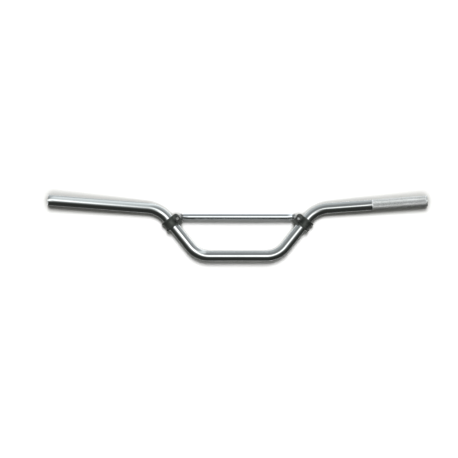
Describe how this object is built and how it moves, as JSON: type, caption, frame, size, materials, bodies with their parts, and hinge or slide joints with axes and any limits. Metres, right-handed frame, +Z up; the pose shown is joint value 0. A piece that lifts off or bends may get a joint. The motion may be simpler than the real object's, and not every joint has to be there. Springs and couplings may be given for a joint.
{
  "type": "handlebar",
  "caption": "Wide bent-tube motorcycle handlebar in chromed steel, with a crossbar bolted between clamps on its inclined stretches.",
  "frame": {"origin": "middle of the straight centre section, on the tube's axis, where the stem clamps hold the bar", "axes": "+X along the centre section to the rider's right, +Y forward, +Z up; the grips rise along +Z and sweep back along -Y"},
  "size_m": [0.8072, 0.0775, 0.1403],
  "materials": {
    "bar_chrome": "bright chrome plate, slightly hazed, knurled on one grip",
    "crossbar_chrome": "bright chrome plate",
    "bright_steel": "turned and zinc plated",
    "clamp_black": "semi-gloss black-grey coating",
    "zinc": "bright zinc plate",
    "black_oxide": "black oxide"
  },
  "bodies": {
    "root": {"main_bar": "bar_chrome", "crossbar_tube": "crossbar_chrome", "left_crossbar_end": "bright_steel", "left_clamp_front": "clamp_black", "left_clamp_rear": "clamp_black", "left_clamp_bolt": "zinc", "left_clamp_nut": "black_oxide", "left_lock_washer": "black_oxide", "left_front_washer": "black_oxide", "left_rear_washer": "black_oxide", "right_crossbar_end": "bright_steel", "right_clamp_front": "clamp_black", "right_clamp_rear": "clamp_black", "right_clamp_bolt": "zinc", "right_clamp_nut": "black_oxide", "right_lock_washer": "black_oxide", "right_front_washer": "black_oxide", "right_rear_washer": "black_oxide"}
  },
  "joints": []
}
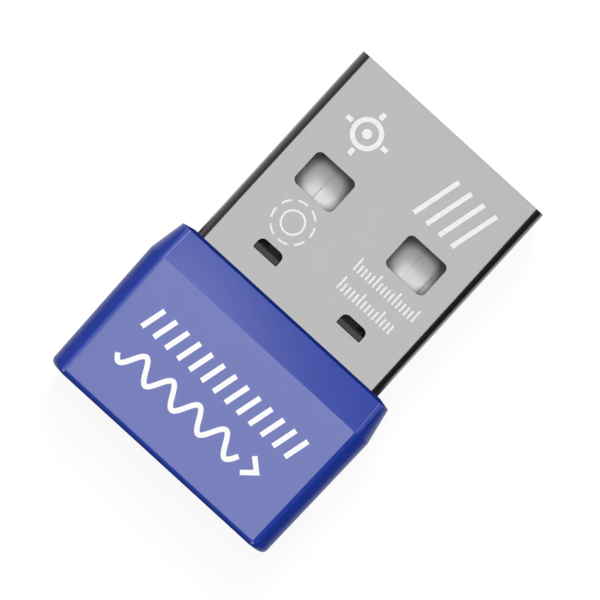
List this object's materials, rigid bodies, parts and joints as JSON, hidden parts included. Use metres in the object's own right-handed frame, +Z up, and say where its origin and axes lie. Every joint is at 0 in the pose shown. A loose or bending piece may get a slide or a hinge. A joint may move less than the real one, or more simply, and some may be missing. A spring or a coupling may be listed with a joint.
{
  "type": "mouse jiggler dongle",
  "caption": "Small plug-in mouse jiggler: a moulded cap with a ridged top and bowed sides on the back of a flat rectangular steel computer plug.",
  "frame": {"origin": "centre of the cap's shoulder plane, on the plug's own axis, where the plug's travel into a port stops", "axes": "+Y along the plug, out of its mouth; +Z up, towards the side with the hollow over the contacts and the latch slots; +X to the right seen from above with the mouth pointing away"},
  "size_m": [0.0144, 0.0217, 0.0068],
  "materials": {
    "cap_plastic": "satin moulded",
    "shell_steel": "satin nickel plate",
    "tongue_plastic": "moulded",
    "frame_plastic": "moulded",
    "contact_nickel": "satin nickel plate",
    "board_laminate": "solder mask over glass laminate",
    "solder": "reflowed solder",
    "film": "amber film",
    "chip_black": "moulded epoxy",
    "tinned_copper": "matt tin plate",
    "crystal_ceramic": "fired ceramic",
    "can_steel": "nickel plate",
    "fuse_ceramic": "glazed",
    "capacitor_ceramic": "fired ceramic",
    "resistor_glaze": "black glaze on alumina"
  },
  "bodies": {
    "root": {"housing_cap": "cap_plastic", "plug_shell": "shell_steel", "contact_tongue": "tongue_plastic", "latch_frame": "frame_plastic", "contact_vbus": "contact_nickel", "contact_data_minus": "contact_nickel", "contact_data_plus": "contact_nickel", "contact_ground": "contact_nickel", "circuit_board": "board_laminate", "contact_solder": "solder", "leg_solder": "solder", "insulating_film": "film", "controller_body": "chip_black", "controller_leads": "tinned_copper", "crystal_base": "crystal_ceramic", "crystal_lid": "can_steel", "input_fuse": "fuse_ceramic", "input_capacitor": "capacitor_ceramic", "core_capacitor": "capacitor_ceramic", "crystal_capacitors": "capacitor_ceramic", "data_resistors": "resistor_glaze", "pull_up_resistor": "resistor_glaze", "chip_terminals": "solder"}
  },
  "joints": []
}
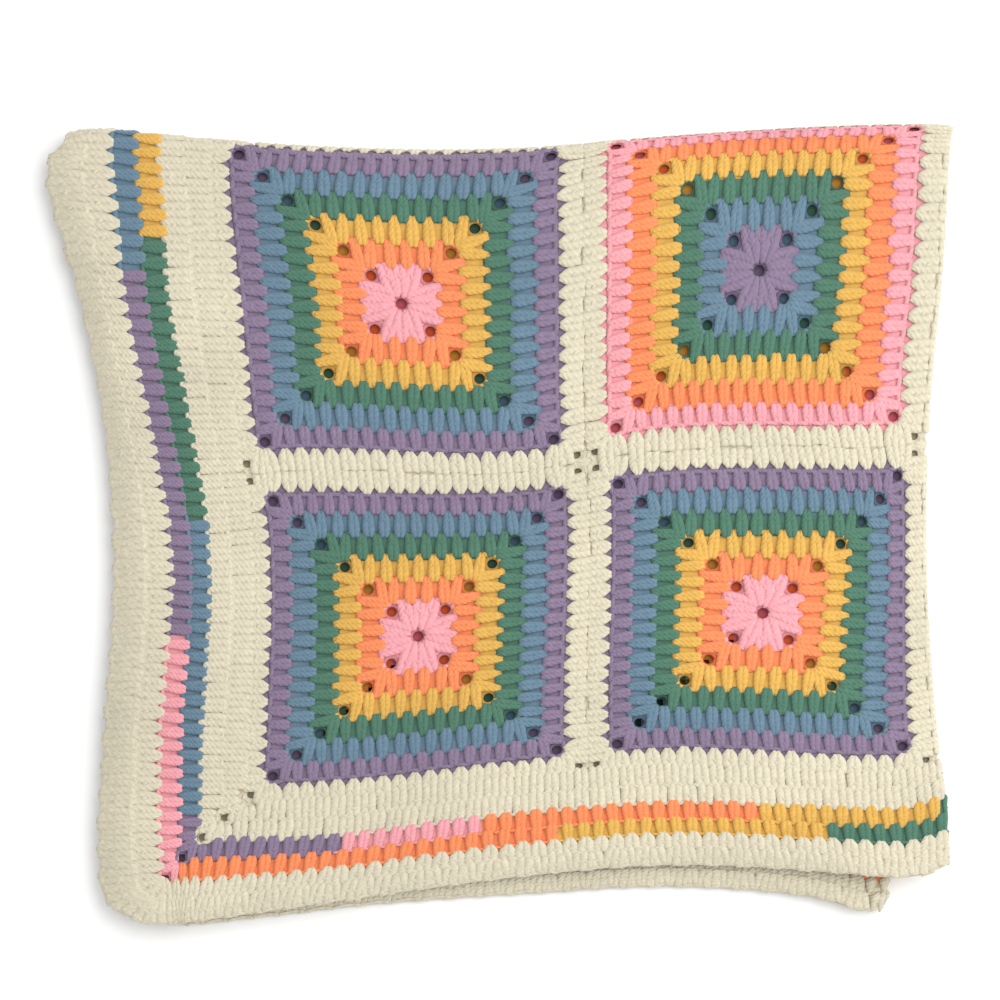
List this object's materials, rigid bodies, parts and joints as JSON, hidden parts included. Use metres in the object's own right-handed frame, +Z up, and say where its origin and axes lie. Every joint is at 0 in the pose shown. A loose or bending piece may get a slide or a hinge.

WHAT YOU SHOULD DO -
Would you restate each of the entries word for word?

IN RESPONSE -
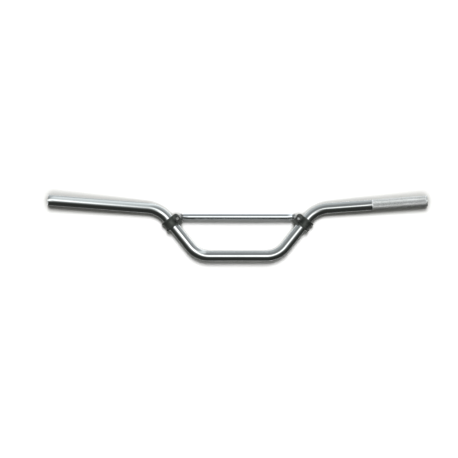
Describe how this object is built and how it moves, as JSON: type, caption, frame, size, materials, bodies with their parts, and hinge or slide joints with axes and any limits. Metres, right-handed frame, +Z up; the pose shown is joint value 0. A piece that lifts off or bends may get a joint. The motion may be simpler than the real object's, and not every joint has to be there. Springs and couplings may be given for a joint.
{
  "type": "handlebar",
  "caption": "Wide bent-tube motorcycle handlebar in chromed steel, with a crossbar bolted between clamps on its inclined stretches.",
  "frame": {"origin": "middle of the straight centre section, on the tube's axis, where the stem clamps hold the bar", "axes": "+X along the centre section to the rider's right, +Y forward, +Z up; the grips rise along +Z and sweep back along -Y"},
  "size_m": [0.8072, 0.0775, 0.1403],
  "materials": {
    "bar_chrome": "bright chrome plate, slightly hazed, knurled on one grip",
    "crossbar_chrome": "bright chrome plate",
    "bright_steel": "turned and zinc plated",
    "clamp_black": "semi-gloss black-grey coating",
    "zinc": "bright zinc plate",
    "black_oxide": "black oxide"
  },
  "bodies": {
    "root": {"main_bar": "bar_chrome", "crossbar_tube": "crossbar_chrome", "left_crossbar_end": "bright_steel", "left_clamp_front": "clamp_black", "left_clamp_rear": "clamp_black", "left_clamp_bolt": "zinc", "left_clamp_nut": "black_oxide", "left_lock_washer": "black_oxide", "left_front_washer": "black_oxide", "left_rear_washer": "black_oxide", "right_crossbar_end": "bright_steel", "right_clamp_front": "clamp_black", "right_clamp_rear": "clamp_black", "right_clamp_bolt": "zinc", "right_clamp_nut": "black_oxide", "right_lock_washer": "black_oxide", "right_front_washer": "black_oxide", "right_rear_washer": "black_oxide"}
  },
  "joints": []
}
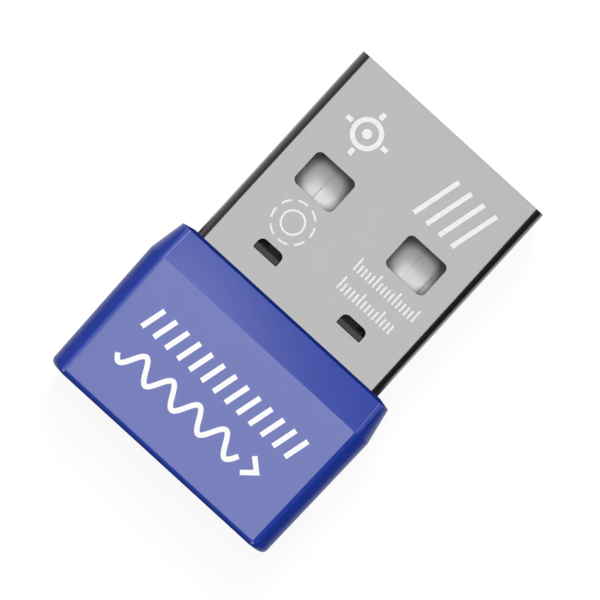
List this object's materials, rigid bodies, parts and joints as JSON, hidden parts included. Use metres in the object's own right-handed frame, +Z up, and say where its origin and axes lie. Every joint is at 0 in the pose shown. A loose or bending piece may get a slide or a hinge. A joint may move less than the real one, or more simply, and some may be missing. A spring or a coupling may be listed with a joint.
{
  "type": "mouse jiggler dongle",
  "caption": "Small plug-in mouse jiggler: a moulded cap with a ridged top and bowed sides on the back of a flat rectangular steel computer plug.",
  "frame": {"origin": "centre of the cap's shoulder plane, on the plug's own axis, where the plug's travel into a port stops", "axes": "+Y along the plug, out of its mouth; +Z up, towards the side with the hollow over the contacts and the latch slots; +X to the right seen from above with the mouth pointing away"},
  "size_m": [0.0144, 0.0217, 0.0068],
  "materials": {
    "cap_plastic": "satin moulded",
    "shell_steel": "satin nickel plate",
    "tongue_plastic": "moulded",
    "frame_plastic": "moulded",
    "contact_nickel": "satin nickel plate",
    "board_laminate": "solder mask over glass laminate",
    "solder": "reflowed solder",
    "film": "amber film",
    "chip_black": "moulded epoxy",
    "tinned_copper": "matt tin plate",
    "crystal_ceramic": "fired ceramic",
    "can_steel": "nickel plate",
    "fuse_ceramic": "glazed",
    "capacitor_ceramic": "fired ceramic",
    "resistor_glaze": "black glaze on alumina"
  },
  "bodies": {
    "root": {"housing_cap": "cap_plastic", "plug_shell": "shell_steel", "contact_tongue": "tongue_plastic", "latch_frame": "frame_plastic", "contact_vbus": "contact_nickel", "contact_data_minus": "contact_nickel", "contact_data_plus": "contact_nickel", "contact_ground": "contact_nickel", "circuit_board": "board_laminate", "contact_solder": "solder", "leg_solder": "solder", "insulating_film": "film", "controller_body": "chip_black", "controller_leads": "tinned_copper", "crystal_base": "crystal_ceramic", "crystal_lid": "can_steel", "input_fuse": "fuse_ceramic", "input_capacitor": "capacitor_ceramic", "core_capacitor": "capacitor_ceramic", "crystal_capacitors": "capacitor_ceramic", "data_resistors": "resistor_glaze", "pull_up_resistor": "resistor_glaze", "chip_terminals": "solder"}
  },
  "joints": []
}
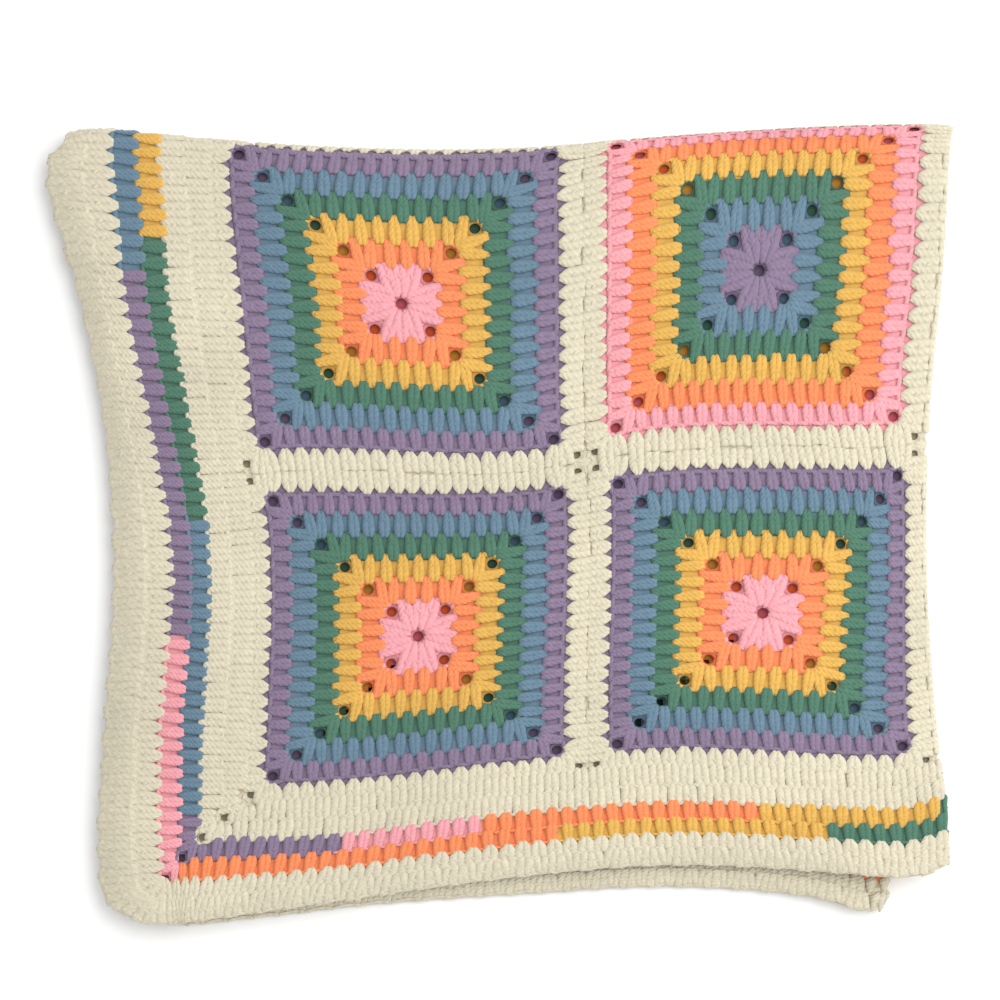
List this object's materials, rigid bodies, parts and joints as JSON, hidden parts included. Use metres in the object's own right-handed frame, +Z up, and say where its origin and axes lie. Every joint is at 0 in the pose shown. A loose or bending piece may get a slide or a hinge.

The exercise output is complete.